Por la experiencia de huelgas magisteriales y desastres naturales, se sabía que no hay sustituto para el aprendizaje en el aula, con un maestro presente, que observa el avance de cada alumno. El aprendizaje es intrínsecamente acumulativo y está ligado a la continuidad y al tiempo utilizado. Las pruebas nacionales muestran que hubo una declinación de hasta 13 por ciento en matemáticas y 8 por ciento en lectura y escritura.
Hubo otras adversidades, difíciles de medir. En salud mental, por ejemplo. Aumentaron los sentimientos de soledad, tristeza y desesperanza entre los que perdieron a sus padres o abuelos. La vida familiar mejoró para algunos, pero para otros se volvió violenta.
Papás y mamás se estresaron por las presiones económicas, la hiperactividad de niños encerrados y la angustia de ver que no estaban aprendiendo suficientemente y perdían oportunidades de desarrollar sus habilidades sociales. Aumentaron los desórdenes alimenticios y, explicablemente, se redujo drásticamente el bullying.
A largo plazo, la consecuencia más grave fue la deserción, que en ciertas zonas llegó hasta 26 por ciento de la matrícula. Afectó sobre todo a los que de por sí sufren carencias y no tienen padres con estudios, que los puedan ayudar. Fue especialmente trascendente en el preescolar, dejando a miles de niños sin educación temprana.

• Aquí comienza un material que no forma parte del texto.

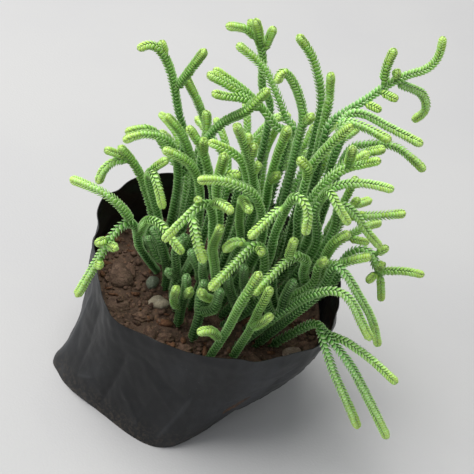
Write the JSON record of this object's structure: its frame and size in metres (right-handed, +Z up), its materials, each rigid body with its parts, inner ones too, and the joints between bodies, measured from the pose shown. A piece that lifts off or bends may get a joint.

Aunque las familias más pobres recibieron transferencias de efectivo para comprar alimentos (que sustituyeran los que se recibían en las escuelas), se está viendo que hay menos inscripciones al high school y a la universidad, lo que repercutirá en mayor desigualdad.
Recuperación
Los responsables de la educación en todos los niveles estuvieron conscientes desde el principio de que no se podía simplemente volver a la normalidad.
Durante 2021 el gobierno federal formó un fondo de ayuda que alcanzó casi 200 mil millones de dólares. Los estados y las ciudades tuvieron iniciativas similares.
Con ese dinero las escuelas ajustaron su plan de estudios y aumentaron los días y horas de clase, para cubrir los temas que habían quedado pendientes.
También contrataron a maestros jubilados para hacer tutorías a grupos pequeños de alumnos rezagados. Con esos y otros esfuerzos de remediación, se ha ido recuperando el aprendizaje perdido.
Lamentablemente no ha sido el caso de otros países, como el nuestro. Maestros, en lo individual, se han esforzado por regularizar a sus alumnos, pero no es suficiente.
Como no contamos con pruebas, desconocemos la magnitud del daño. Fuimos de los países que mayor tiempo tuvieron las aulas vacías y el único, de los grandes, en que no hubo un esfuerzo, ni siquiera mínimo, para contar con teleconferencias.
Por eso, podemos decir que vivimos una catástrofe y que se requiere una respuesta institucional agresiva.